TASK TO CARRY OUT:
Pull out the lines from the line containing "outline.lineTo(-endX + ARRIS, -sideY);" through the line containing "points = [vertex.co", both lines included, and copy them exactly.

PROVIDED INFORMATION:
********************

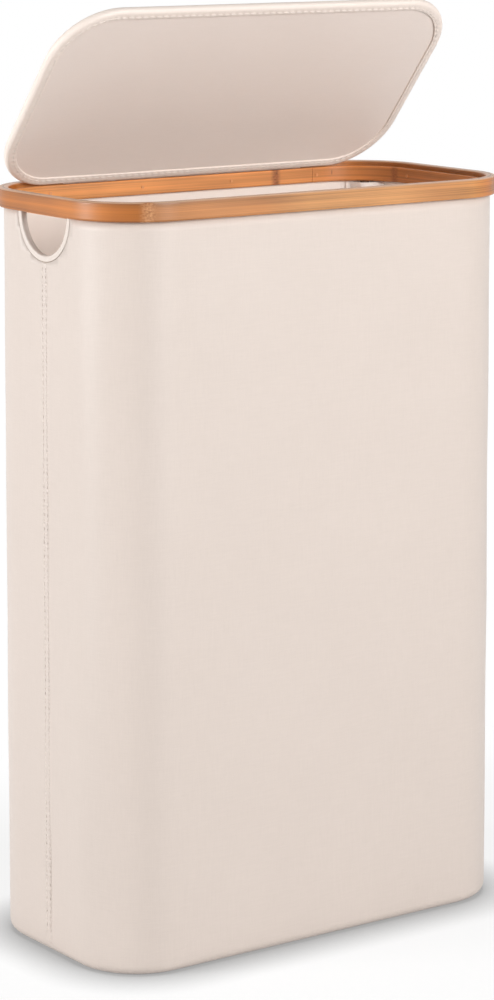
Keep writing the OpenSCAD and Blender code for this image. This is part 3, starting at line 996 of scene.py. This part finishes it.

********************

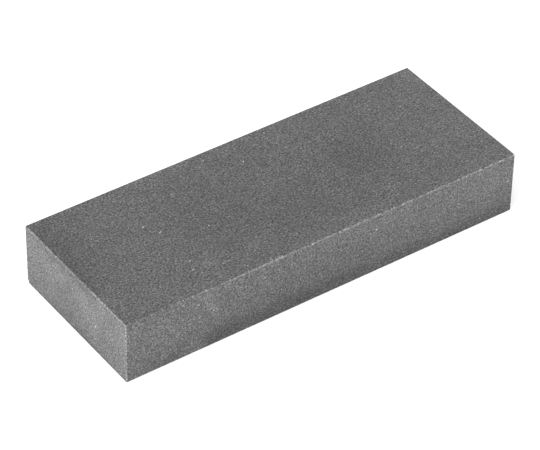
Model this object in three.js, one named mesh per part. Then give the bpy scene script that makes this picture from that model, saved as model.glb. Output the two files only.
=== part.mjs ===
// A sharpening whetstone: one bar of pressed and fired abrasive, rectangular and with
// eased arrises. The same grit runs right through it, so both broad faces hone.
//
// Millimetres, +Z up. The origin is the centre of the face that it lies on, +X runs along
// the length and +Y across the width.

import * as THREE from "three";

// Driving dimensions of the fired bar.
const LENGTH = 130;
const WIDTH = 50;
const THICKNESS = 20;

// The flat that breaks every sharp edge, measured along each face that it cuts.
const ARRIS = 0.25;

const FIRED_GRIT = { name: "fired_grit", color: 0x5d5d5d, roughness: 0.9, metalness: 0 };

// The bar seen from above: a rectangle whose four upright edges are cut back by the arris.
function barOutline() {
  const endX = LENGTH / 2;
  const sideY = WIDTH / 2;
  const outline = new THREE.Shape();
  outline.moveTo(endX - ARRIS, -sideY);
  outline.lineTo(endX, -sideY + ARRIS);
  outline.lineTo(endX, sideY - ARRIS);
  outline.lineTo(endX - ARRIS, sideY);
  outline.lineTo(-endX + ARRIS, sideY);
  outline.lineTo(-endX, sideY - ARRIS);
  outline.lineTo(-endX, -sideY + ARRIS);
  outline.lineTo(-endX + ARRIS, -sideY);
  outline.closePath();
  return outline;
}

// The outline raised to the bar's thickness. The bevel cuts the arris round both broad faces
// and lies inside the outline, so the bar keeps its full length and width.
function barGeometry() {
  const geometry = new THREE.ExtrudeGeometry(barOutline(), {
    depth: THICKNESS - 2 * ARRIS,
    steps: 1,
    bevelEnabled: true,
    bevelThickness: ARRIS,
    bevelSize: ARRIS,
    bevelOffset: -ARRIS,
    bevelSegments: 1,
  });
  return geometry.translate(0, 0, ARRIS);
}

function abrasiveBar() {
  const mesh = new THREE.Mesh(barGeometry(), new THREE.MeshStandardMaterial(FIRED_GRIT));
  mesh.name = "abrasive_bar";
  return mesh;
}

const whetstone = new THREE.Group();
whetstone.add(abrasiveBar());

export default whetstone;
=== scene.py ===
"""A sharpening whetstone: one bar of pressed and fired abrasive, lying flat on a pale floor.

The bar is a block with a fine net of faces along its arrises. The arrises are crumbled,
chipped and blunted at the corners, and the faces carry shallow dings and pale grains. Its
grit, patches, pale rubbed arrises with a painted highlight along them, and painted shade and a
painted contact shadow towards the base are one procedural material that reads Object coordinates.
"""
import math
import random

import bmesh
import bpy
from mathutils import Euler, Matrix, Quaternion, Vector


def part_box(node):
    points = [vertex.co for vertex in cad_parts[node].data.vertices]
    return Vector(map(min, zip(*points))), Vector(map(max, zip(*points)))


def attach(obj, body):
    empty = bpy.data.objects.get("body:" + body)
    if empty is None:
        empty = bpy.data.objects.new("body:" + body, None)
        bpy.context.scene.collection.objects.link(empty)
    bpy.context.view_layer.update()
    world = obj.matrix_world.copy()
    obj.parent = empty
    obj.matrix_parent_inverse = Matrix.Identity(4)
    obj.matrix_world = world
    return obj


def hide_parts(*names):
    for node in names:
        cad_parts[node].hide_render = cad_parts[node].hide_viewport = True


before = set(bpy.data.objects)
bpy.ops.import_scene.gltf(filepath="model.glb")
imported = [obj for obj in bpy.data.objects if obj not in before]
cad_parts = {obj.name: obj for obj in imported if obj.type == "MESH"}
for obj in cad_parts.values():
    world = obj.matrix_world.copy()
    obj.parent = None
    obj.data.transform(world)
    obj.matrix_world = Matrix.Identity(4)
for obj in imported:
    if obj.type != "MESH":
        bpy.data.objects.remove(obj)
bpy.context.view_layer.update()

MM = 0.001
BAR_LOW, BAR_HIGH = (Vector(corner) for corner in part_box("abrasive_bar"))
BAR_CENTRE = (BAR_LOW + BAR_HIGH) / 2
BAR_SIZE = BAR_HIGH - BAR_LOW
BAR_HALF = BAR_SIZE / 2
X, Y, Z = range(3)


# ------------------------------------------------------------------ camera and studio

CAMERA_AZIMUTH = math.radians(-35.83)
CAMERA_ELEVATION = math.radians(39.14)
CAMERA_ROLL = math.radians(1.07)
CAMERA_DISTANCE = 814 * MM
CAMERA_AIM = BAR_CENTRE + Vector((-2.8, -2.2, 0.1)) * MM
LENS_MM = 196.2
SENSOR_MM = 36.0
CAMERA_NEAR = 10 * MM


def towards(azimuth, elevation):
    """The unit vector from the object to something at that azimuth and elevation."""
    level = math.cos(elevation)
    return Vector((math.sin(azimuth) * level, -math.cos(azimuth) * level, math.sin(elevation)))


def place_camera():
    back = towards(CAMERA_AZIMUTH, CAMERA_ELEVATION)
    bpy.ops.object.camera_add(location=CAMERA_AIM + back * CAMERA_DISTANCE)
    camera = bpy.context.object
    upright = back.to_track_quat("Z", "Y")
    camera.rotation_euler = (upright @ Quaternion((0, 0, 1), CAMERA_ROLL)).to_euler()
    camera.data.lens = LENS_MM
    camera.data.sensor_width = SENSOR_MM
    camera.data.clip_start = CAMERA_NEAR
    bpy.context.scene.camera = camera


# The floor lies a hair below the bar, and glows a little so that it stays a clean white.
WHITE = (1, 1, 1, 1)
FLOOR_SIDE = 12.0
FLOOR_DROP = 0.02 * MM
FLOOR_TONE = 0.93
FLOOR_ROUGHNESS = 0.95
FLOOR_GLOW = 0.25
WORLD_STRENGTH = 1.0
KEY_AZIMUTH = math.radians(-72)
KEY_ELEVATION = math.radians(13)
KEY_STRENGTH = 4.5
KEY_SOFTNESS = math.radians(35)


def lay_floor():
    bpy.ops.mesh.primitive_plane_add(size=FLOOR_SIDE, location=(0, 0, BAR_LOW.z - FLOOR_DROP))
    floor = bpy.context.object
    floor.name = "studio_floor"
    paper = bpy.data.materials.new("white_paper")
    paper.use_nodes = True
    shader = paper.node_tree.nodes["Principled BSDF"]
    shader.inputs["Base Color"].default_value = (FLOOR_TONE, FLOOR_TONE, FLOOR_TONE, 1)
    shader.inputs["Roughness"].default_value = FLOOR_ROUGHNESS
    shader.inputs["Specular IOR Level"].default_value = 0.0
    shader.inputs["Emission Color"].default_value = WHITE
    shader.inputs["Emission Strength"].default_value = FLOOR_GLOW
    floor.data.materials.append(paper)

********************

THE REPLY:
  outline.lineTo(-endX + ARRIS, -sideY);
  outline.closePath();
  return outline;
}

// The outline raised to the bar's thickness. The bevel cuts the arris round both broad faces
// and lies inside the outline, so the bar keeps its full length and width.
function barGeometry() {
  const geometry = new THREE.ExtrudeGeometry(barOutline(), {
    depth: THICKNESS - 2 * ARRIS,
    steps: 1,
    bevelEnabled: true,
    bevelThickness: ARRIS,
    bevelSize: ARRIS,
    bevelOffset: -ARRIS,
    bevelSegments: 1,
  });
  return geometry.translate(0, 0, ARRIS);
}

function abrasiveBar() {
  const mesh = new THREE.Mesh(barGeometry(), new THREE.MeshStandardMaterial(FIRED_GRIT));
  mesh.name = "abrasive_bar";
  return mesh;
}

const whetstone = new THREE.Group();
whetstone.add(abrasiveBar());

export default whetstone;
=== scene.py ===
"""A sharpening whetstone: one bar of pressed and fired abrasive, lying flat on a pale floor.

The bar is a block with a fine net of faces along its arrises. The arrises are crumbled,
chipped and blunted at the corners, and the faces carry shallow dings and pale grains. Its
grit, patches, pale rubbed arrises with a painted highlight along them, and painted shade and a
painted contact shadow towards the base are one procedural material that reads Object coordinates.
"""
import math
import random

import bmesh
import bpy
from mathutils import Euler, Matrix, Quaternion, Vector


def part_box(node):
    points = [vertex.co for vertex in cad_parts[node].data.vertices]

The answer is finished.